According to the Migration Policy Institute, the social fragmentation caused by the conflict and repression in Colombia has been difficult to overcome, even in the diaspora. As a result, relatively few Colombian non-profits have been formed in the United States, considering the size of the diaspora population. The Catholic Church in Colombia, with its long history of social welfare programs, has served as an established and trusted institution through which many Colombian immigrants have channeled their charitable donations. For example, the Minuto de Dios Corporation, one of Colombia's most well-known religious organizations, has a counterpart in the United States that raises funds from the Colombian diaspora. One of its signature events is an annual banquet for which participants buy an expensive ticket to a simple supper of broth and bread, the proceeds of which go to build homes for the poor.
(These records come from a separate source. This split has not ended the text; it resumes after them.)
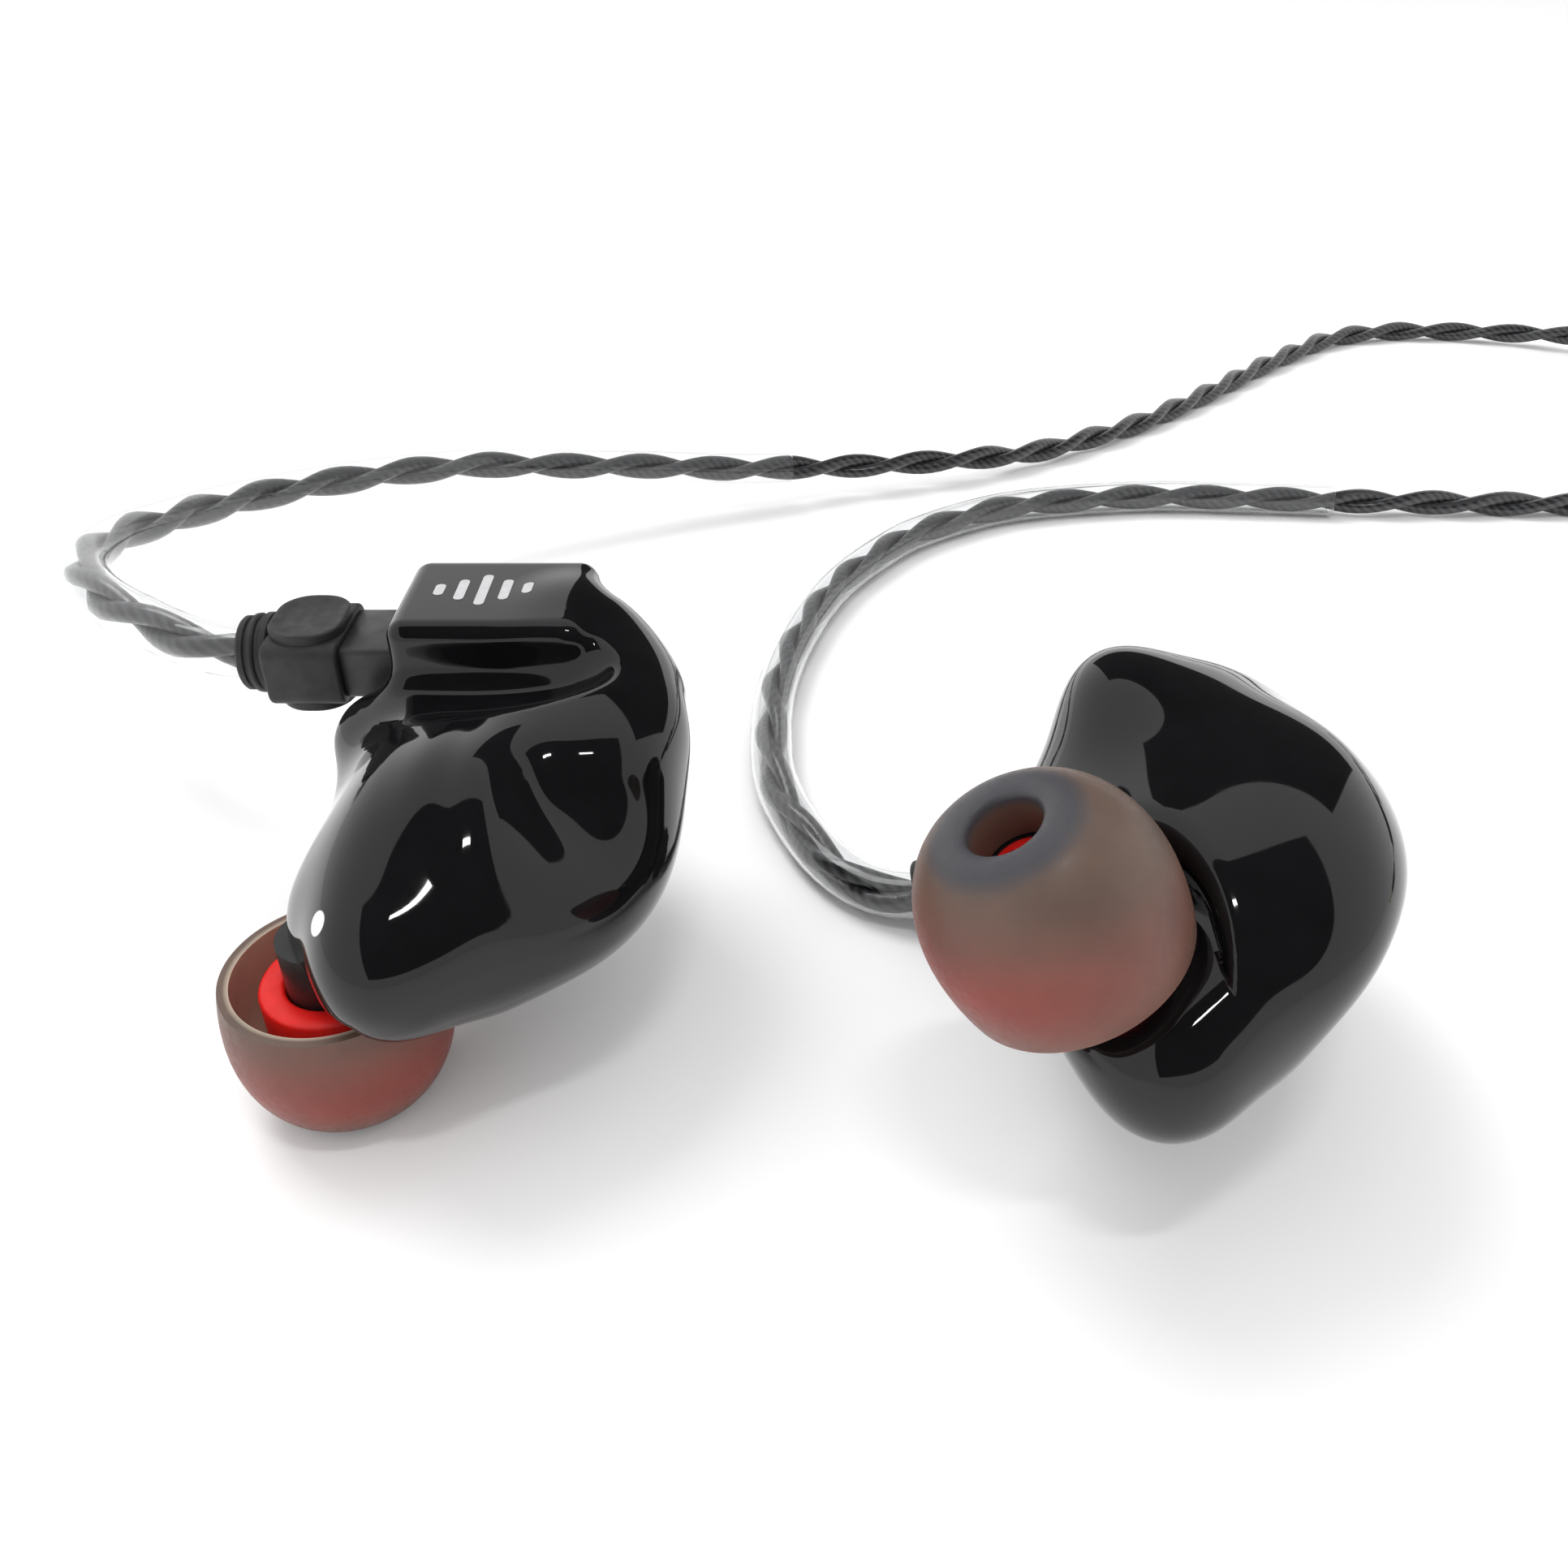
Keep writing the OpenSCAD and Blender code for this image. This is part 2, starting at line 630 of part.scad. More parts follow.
left_path = concat(left_start, left_route, [for (x = bundle_x) bundle(1, x)]);
right_path = concat(right_start, right_route, [for (x = bundle_x) bundle(-1, x)]);
function first(path, n) = [for (i = [0:n-1]) path[i]];

module ear_hook(path, rings) color(clear)
    hose_along(first(path, rings), hook_d/2, cable_d/2 + hook_gap, 12);

module lead(path) color(matte_black) rod_along(path, cable_d/2, 8);

// ---------- splitter, slider and main cable ----------
module y_splitter() color(matte_black)
    translate([splitter_x, bundle_y, splitter_d/2]) rotate([0, 90, 0]) difference() {
        union() {
            cylinder(d = splitter_d, h = splitter_l - splitter_taper);
            translate([0, 0, splitter_l - splitter_taper])
                cylinder(d1 = splitter_d, d2 = cable_d + 1.6, h = splitter_taper);
        }
        for (s = [-1, 1])
            translate([0, s * lead_pitch/2, -1])
                cylinder(d = cable_d + 2*glue_gap, h = entry_l + 1);
        translate([0, 0, splitter_l - entry_l])
            cylinder(d = cable_d + 2*glue_gap, h = entry_l + 1);
    }

module cable_slider() color(matte_black)
    translate([slider_x, bundle_y, splitter_d/2]) rotate([0, 90, 0]) difference() {
        rounded_box([splitter_d - 2*slider_lift, slider_w, slider_l], slider_round);
        for (s = [-1, 1])
            translate([0, s * lead_pitch/2, -1])
                cylinder(d = cable_d + 2*slider_fit, h = slider_l + 2);
    }

module main_cable() color(matte_black) {
    rod_along(concat([[splitter_x + splitter_l - entry_l + seat_gap, bundle_y, splitter_d/2]],
                     split_route, [coil_at + [coil_edge, 1, cable_d/2]]), cable_d/2, 8);
    rod_along(concat([coil_at + [coil_edge, -1, cable_d/2]], jack_route,
                     [jack_at + [0, 6, 0], jack_at + [0, -entry_l + seat_gap, 0]]), cable_d/2, 8);
}

coil_w = coil_cols * cable_d;
coil_h = coil_rows * cable_d;

// Outer shape of the wound cable
module main_coil() color(matte_black)
    translate(coil_at) rotate_extrude($fn = 96)
        translate([coil_d/2, 0]) polygon(coil_outline());

function coil_outline() =
    let (w = coil_w/2, h = coil_h, c = cable_d/3)
    [[c - w, 0], [w - c, 0], [w, c], [w, h - c], [w - c, h], [c - w, h], [-w, h - c], [-w, c]];

module cable_tie() color(smoke)
    translate(coil_at + [0, coil_d/2, coil_h/2]) rotate([0, 90, 0])
        translate([0, 0, -tie_w/2]) difference() {
            rounded_box([coil_h, coil_w + 2*tie_wall, tie_w], 1.2);
            translate([0, 0, -1])
                rounded_box([coil_h - 2*tie_wall, coil_w, tie_w + 2], 0.8);
        }

// ---------- jack plug ----------
module jack_strain_relief() color(matte_black) at_jack() difference() {
    cylinder(d1 = cable_d + 1.2, d2 = housing_d - 2, h = relief_l);
    translate([0, 0, -1]) cylinder(d = cable_d + 2*glue_gap, h = entry_l + 1);
}

module jack_housing() color(matte_black) at_jack() translate([0, 0, relief_l])
    rotate_extrude($fn = 72) polygon(concat(
        [[0, 0], [housing_d/2 - 0.7, 0], [housing_d/2, 0.7]],
        [for (i = [0:grip_rings-1]) each [
            [housing_d/2, grip_z + i*grip_step],
            [housing_d/2 - grip_depth, grip_z + (i + 0.25)*grip_step],
            [housing_d/2 - grip_depth, grip_z + (i + 0.5)*grip_step],
            [housing_d/2, grip_z + (i + 0.75)*grip_step]]],
        [[housing_d/2, housing_l - 1.2], [jack_d/2 + 0.9, housing_l], [0, housing_l]]));

module jack_part(from, to, d) at_jack() translate([0, 0, relief_l + housing_l + from])
    cylinder(d = d, h = to - from);

module jack_sleeve() color(gold) jack_part(0, sleeve_end, jack_d);
module jack_ring() color(gold) jack_part(sleeve_end + band_l, ring_end, jack_d);
module jack_insulators() color(matte_black) {
    jack_part(sleeve_end, sleeve_end + band_l, jack_d);
    jack_part(ring_end, ring_end + band_l, jack_d);
}
module jack_tip() color(gold) at_jack()
    translate([0, 0, relief_l + housing_l + ring_end + band_l]) rotate_extrude($fn = 48)
        polygon([[0, 0], [jack_d/2, 0], [jack_d/2, tip_band_l], [jack_d/2 - 0.5, tip_band_l + 0.6],
                 [jack_d/2 - 0.25, tip_band_l + 1.2], [jack_d/2 - 0.25, tip_band_l + 1.6],
                 [jack_d/2 - 1.15, tip_cone_l - 0.3],
                 [jack_d/2 - 1.45, tip_cone_l], [0, tip_cone_l]]);

shell(false);  // left_shell
faceplate(false);  // left_faceplate
nozzle(false);  // left_nozzle
wax_filter(false);  // left_wax_filter
low_driver(false);  // left_low_driver
high_driver(false);  // left_high_driver
crossover(false);  // left_crossover
sound_tubes(false);  // left_sound_tubes
dampers(false);  // left_dampers
socket(false);  // left_socket
contacts(false);  // left_contacts
tip_dome(false);  // left_tip_dome
tip_core(false);  // left_tip_core
plug_body(false);  // left_plug_body
plug_head(false);  // left_plug_head
plug_pins(false);  // left_plug_pins
hook_collar(false);  // left_hook_collar
ear_hook(left_path, left_hook_rings);  // left_ear_hook
lead(left_path);  // left_lead
shell(true);  // right_shell
faceplate(true);  // right_faceplate
nozzle(true);  // right_nozzle
wax_filter(true);  // right_wax_filter
low_driver(true);  // right_low_driver
high_driver(true);  // right_high_driver
crossover(true);  // right_crossover
sound_tubes(true);  // right_sound_tubes
dampers(true);  // right_dampers
socket(true);  // right_socket
contacts(true);  // right_contacts
tip_dome(true);  // right_tip_dome
tip_core(true);  // right_tip_core
plug_body(true);  // right_plug_body
plug_head(true);  // right_plug_head
plug_pins(true);  // right_plug_pins
hook_collar(true);  // right_hook_collar
ear_hook(right_path, right_hook_rings);  // right_ear_hook
lead(right_path);  // right_lead
y_splitter();
cable_slider();
main_cable();
main_coil();
cable_tie();
jack_housing();
jack_strain_relief();
jack_sleeve();
jack_ring();
jack_tip();
jack_insulators();
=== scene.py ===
"""Looks of a pair of in ear monitors on a detachable two-pin cable.

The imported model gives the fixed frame. Every class below builds and dresses
one sub-assembly: the two monitors with their ear tips and plugs, the clear ear
hooks, the twisted cable, and the splitter, slider, coil tie and jack plug.
Sizes are in millimetres; pieces are placed in metres.
"""
from __future__ import annotations

import logging
import math
from dataclasses import dataclass, field
from enum import Enum
from functools import cached_property
from typing import Callable, Sequence

import bpy
import numpy as np
from mathutils import Matrix, Vector

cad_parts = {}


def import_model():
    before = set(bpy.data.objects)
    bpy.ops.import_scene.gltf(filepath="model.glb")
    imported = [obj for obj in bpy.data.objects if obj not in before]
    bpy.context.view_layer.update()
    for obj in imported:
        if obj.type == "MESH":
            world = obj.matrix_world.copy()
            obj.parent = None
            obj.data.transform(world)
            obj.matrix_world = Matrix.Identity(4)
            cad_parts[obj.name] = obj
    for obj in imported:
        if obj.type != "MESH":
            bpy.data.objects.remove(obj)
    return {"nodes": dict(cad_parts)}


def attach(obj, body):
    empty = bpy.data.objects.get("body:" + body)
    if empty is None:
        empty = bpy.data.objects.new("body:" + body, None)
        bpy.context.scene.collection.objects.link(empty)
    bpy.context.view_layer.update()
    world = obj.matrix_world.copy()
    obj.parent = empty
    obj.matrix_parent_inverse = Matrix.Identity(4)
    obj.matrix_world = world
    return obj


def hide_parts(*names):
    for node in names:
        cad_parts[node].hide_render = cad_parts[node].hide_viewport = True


log = logging.getLogger("in_ear_monitors")
MM = 0.001
TO_METRES = Matrix.Scale(MM, 4)
LAY_AROUND = 2      # UV units around a strand
LAY_LENGTH = 2      # millimetres of strand to a UV unit
ROUTE_STEPS = 12    # points of the curve for each stretch of its route
Pair = tuple[float, float]
Point = tuple[float, float, float]
Profile = list[Pair]
Array = np.ndarray
Obj = bpy.types.Object
Socket = bpy.types.NodeSocket
Nodes = dict[str, Obj]


# ---------------------------------------------------------------- modelling aids
def deselect() -> None:
    """Leaves edit mode and selects nothing."""
    if bpy.context.object and bpy.context.object.mode != "OBJECT":
        bpy.ops.object.mode_set(mode="OBJECT")
    bpy.ops.object.select_all(action="DESELECT")


def pick(obj: Obj) -> None:
    """Makes obj the only selected and the active object.

    Args:
        obj: The piece to work on.
    """
    deselect()
    obj.select_set(True)
    bpy.context.view_layer.objects.active = obj


def named(name: str) -> Obj:
    """Names the primitive that was just added, and its mesh.

    Args:
        name: The piece's name.

    Returns:
        The primitive.
    """
    obj = bpy.context.object
    obj.name = obj.data.name = name
    return obj


def placed(name: str) -> Obj:
    """Names the new primitive and puts its place into its mesh.

    Args:
        name: The piece's name.

    Returns:
        The primitive, its object at the origin.
    """
    obj = named(name)
    bpy.ops.object.transform_apply(location=True, rotation=True, scale=True)
    return obj


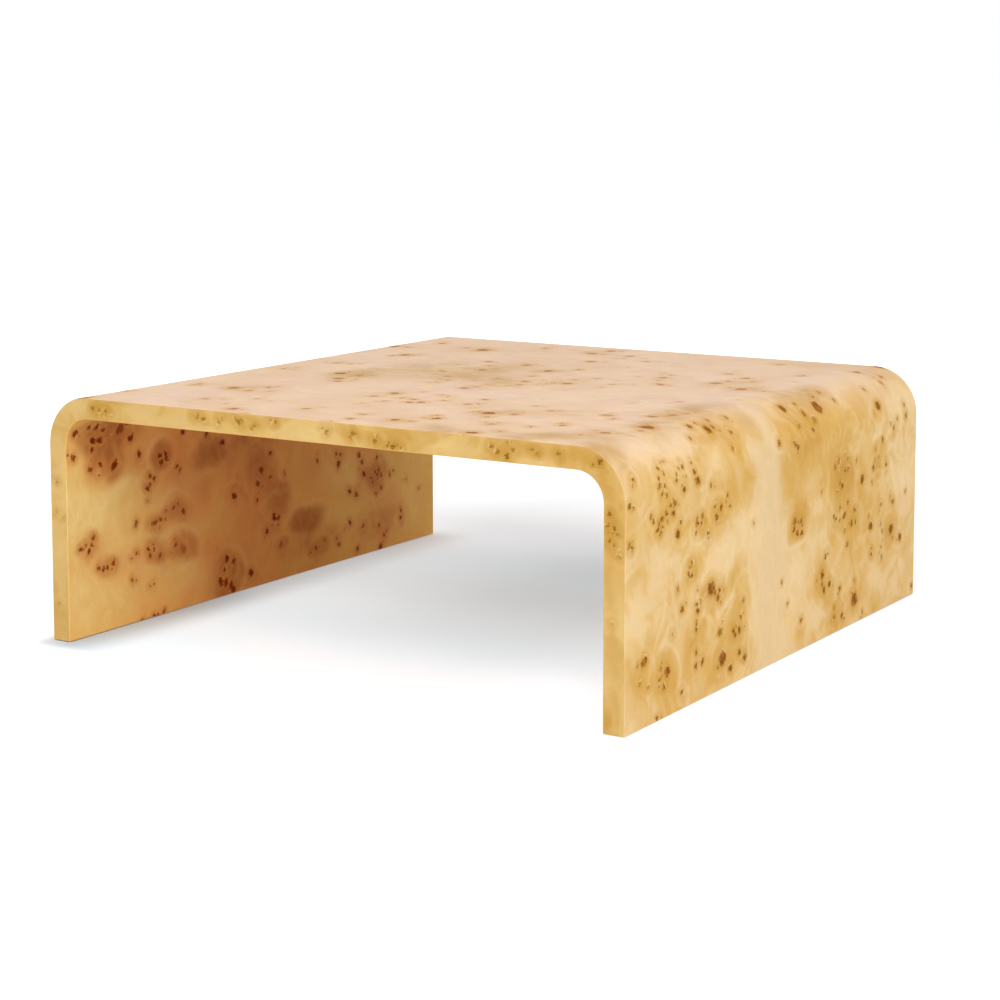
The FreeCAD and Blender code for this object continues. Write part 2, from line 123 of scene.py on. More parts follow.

# %% [markdown]
# ## The burl's eyes
# Burl grows where a tree makes hundreds of buds that never open. Cut through, each bud is an eye:
# a brown knot a few millimetres wide, often with a pale rim on one side. They gather in groups,
# and the wood round a group is more golden. The eyes here were placed with a ruler on the
# photograph: along the tape, across the table from front to back, the eye's size, and its tone.
# Lengths are in millimetres, and a tone over 1 is redder. Where the photograph shows nothing, the
# same wood goes on: a veneer maker cuts leaf after leaf from one block, and turns them about.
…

For many Colombian donors to Catholic organizations, motivation for giving comes from a sense of religious obligation or a charitable instinct to relieve immediate suffering.
More recently, giving habits of Colombian Americans have begun to mirror the ethos of giving in the United States, the country that has ranked first in the World Giving Index three out of the survey's five years. Specifically, Colombian diaspora philanthropy is changing to reflect a desire for large-scale impact and permanent social change. The Miami-based organization, Give to Colombia, for instance, promises donors "the maximum [social] return on your investment," touting its accountability with a list of awards won for transparency and efficiency. Likewise, the Genesis Foundation, with offices in Bogotá, Miami, and New York, claims to be "one of the leading organizations in Colombia promoting innovative, efficient and results-oriented education." Colombian diaspora philanthropy will never decouple entirely from Catholicism, nor does it need to, but it will continue to expand and shift beyond its religious roots.